Medicinal mimicry; sometimes, placebos work—but how?

Science News, Feb 3, 2001 by Damaris Christensen

Interested in the underlying physiological effect of placebos in the body, he's found that people's responses to placebos can be blocked by an antinarcotic drug called naloxone. It blocks the effect of both narcotics and endogenous opioids, or natural painkillers.

Moerman calls Benedetti's studies "incontrovertible physical evidence" of a placebo effect.

As another approach to detecting physical responses underlying either conditioned or conscious placebo effects, scientists at the NIH meeting called for new research using brain scans to look for activity in certain areas of the brain after a person has received a placebo.
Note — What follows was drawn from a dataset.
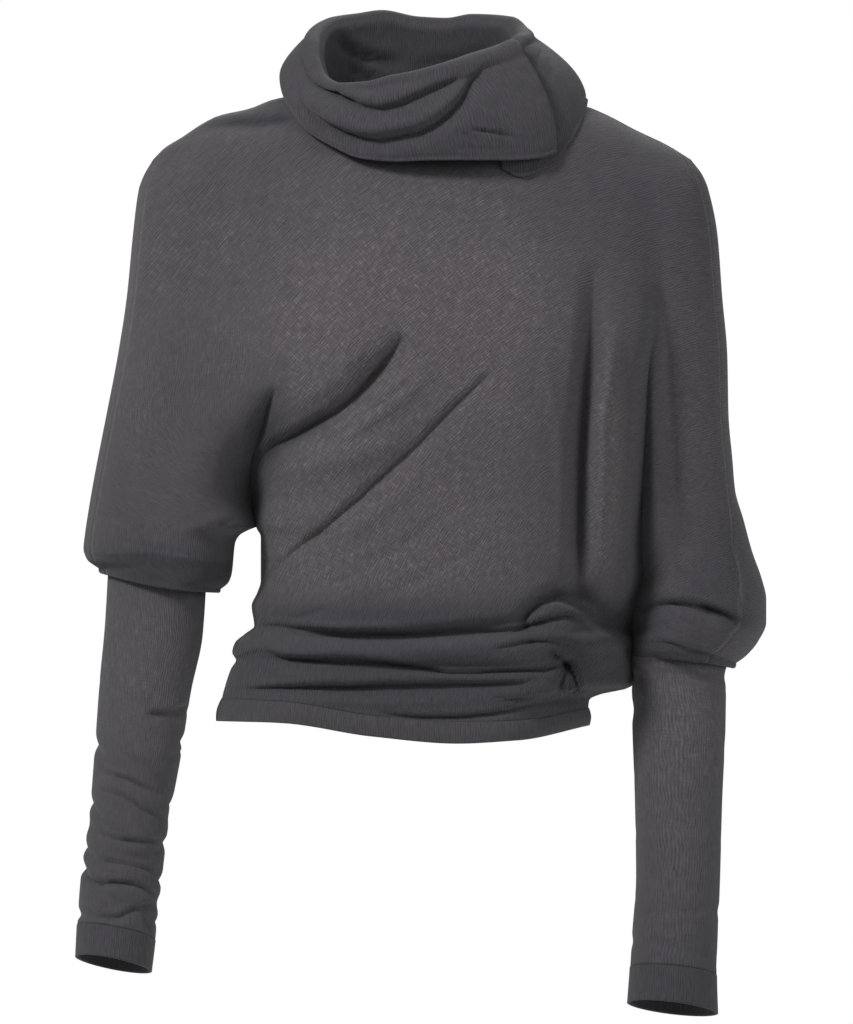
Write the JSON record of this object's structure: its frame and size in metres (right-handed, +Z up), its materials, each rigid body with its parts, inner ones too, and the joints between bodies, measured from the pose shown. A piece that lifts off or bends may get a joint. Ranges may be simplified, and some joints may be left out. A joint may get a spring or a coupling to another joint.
{
  "type": "long-sleeve top",
  "caption": "Ribbed jersey top worn on an unseen figure: batwing upper sleeves over fitted lower sleeves, wrapped cowl collar, bunched waist and hem band.",
  "frame": {"origin": "Middle of the neck base at shoulder height, where the wearer's neck and shoulders hold the top.", "axes": "+Z up along the body, +X to the viewer's right as seen from the front (the wearer's left), +Y to the back."},
  "size_m": [0.5262, 0.2229, 0.7779],
  "materials": {
    "body_jersey": "matt fine crinkle rib jersey, charcoal grey",
    "collar_jersey": "matt fine crinkle rib jersey, charcoal grey, doubled",
    "sleeve_rib": "matt narrow rib jersey, charcoal grey",
    "band_rib": "matt doubled rib band, charcoal grey"
  },
  "bodies": {
    "root": {"front_panel": "body_jersey", "back_panel": "body_jersey", "collar": "collar_jersey", "lower_sleeve_right": "sleeve_rib", "lower_sleeve_left": "sleeve_rib", "cuff_right": "band_rib", "cuff_left": "band_rib", "hem_band": "band_rib"}
  },
  "joints": []
}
"A lot of the current enthusiasm for this idea of 'placebo as medicine' comes within the context of a belief that we may now be in a position to elucidate mechanisms underlying the placebo effect," says Harrington.

Better understanding of the placebo effect raises questions about the design of traditional placebo trials. Ader suggests that because conditioning is part of the placebo effect, trials in which volunteers take either the placebo or a drug and then switch won't provide a true estimate of the placebo effect.

He proposes that researchers design trials in which half the participants are told they are getting a placebo and half are told they're receiving the active treatment. Yet each of the two halves of the study would be split again, so half of each group would get the active drug and half the placebo. Thus, some people would mistakenly believe they were receiving the placebo when they were actually taking the active drug, and vice versa.

Researchers are also considering the use of so-called active placebos, compounds that lack the effective ingredient in a drug but may cause some of its side effects. Not only would this make it more difficult for people to guess which treatment they were getting, it might actually increase the power of the placebo, says Kleinman.

Some types of placebos may be more effective than others, Kaptchuk says. For example, some experiments find sham surgery more effective at reducing pain than placebo pills are, he says. Kaptchuk is examining whether sham acupuncture is better than placebo pills for treating a chronic pain condition.

Better understanding of the placebo effect could influence physicians' current clinical practices. Giving antibiotics to people with colds is a common example of what is, most physicians agree, application of the placebo effect.

In fact, "placebo use outside of clinical trials used to be rather common," says Sissela Bok of the Harvard School of Public Health in Cambridge, Mass. As late as the early 20th century, doctors often prescribed tonics they knew were inactive and others with little proven medical value. No one knows how often doctors today knowingly prescribe placebos, says Bok.

Several researchers, such as Kirsch, have endorsed placebos for treating people with depression. In this disease, the scientists claim, placebos in clinical trials have been almost as effective as antidepressant drugs.